Unless people get a grasp on the open marriage of politics and economics that exists between the various actors of the world, we will continue to see terror attacks in black and white. It is important to ask why the West continues to be an ally of Saudi Arabia, an exporter of Wahabism that fuels the ideology of Sunni Muslim terror groups. The monarchy run by one single family is infamous for human rights abuses but was recently appointed member of a panel in the UNHRC. The role of the panel is to nominate experts to look into human rights challenges. An issue likely to come up before the nominees is the rights of migrants. Given Saudi Arabia’s reluctance to accept refugees of the war in Syria, it is not difficult to gauge its sway on the issue. With Putin accusing Turkey of shooting down an aircraft to safeguard its oil trade with ISIS, I hope viewers will use the opportunity to pose some uncomfortable questions about the war on terror. Even the most disengaged news consumer today views the media through lenses of skepticism. Now is the time for them to look up alternatives for their scoop. At least the people who are active on social media have access to some of these alternative sources online. They, unlike the great unconnected masses, do not have the excuse of lack of access to information.
The world is increasingly beginning to believe in the right to choice of opinion. What happens when some people choose not to engage politically? Even being apolitical is a political statement because silence and disengagement are often taken as tacit approval. If we let everything pass without value judgement, we face the risk of soliciting vulgar post-modernism which is fancy for ‘anything goes’.
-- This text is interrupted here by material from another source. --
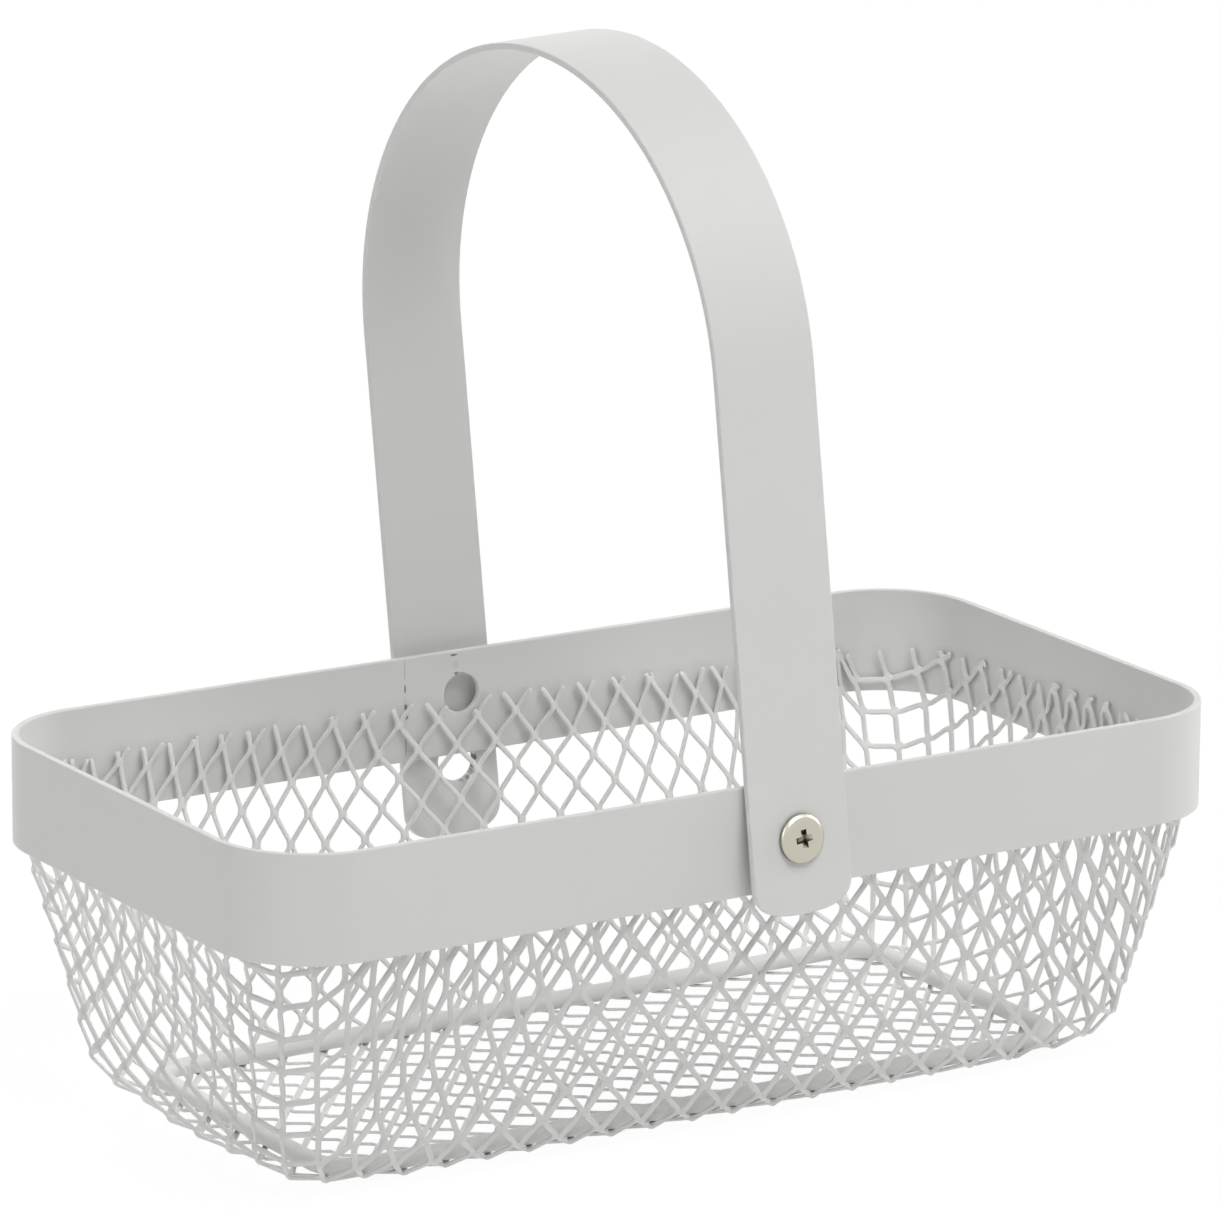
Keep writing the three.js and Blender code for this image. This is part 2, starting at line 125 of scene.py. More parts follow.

The fact that selective outrage on social media at the Paris attacks was pointed out and critiqued and that led to a chain of counter-critiques is heart-warming. It led to previously indifferent people looking up the conflicts in the Middle East, Africa, Latin America etc. This would not have been the case had there been no reaction to selective outrage. The idea is to tap fads like picture filters and hashtags and use them to inform instead of seeing them as transient. Facebook clarified that the reason there was no Safety Check for Beirut was the erstwhile policy of the site to provide the feature only for natural calamities. How will it respond to the Chennai flooding? In an age when something as mundane as heavy rainfall can snowball into a calamity due to congested construction in a city, the lines between natural and human-made calamities are blurring. Our responses to and narratives concerning calamities need to keep evolving.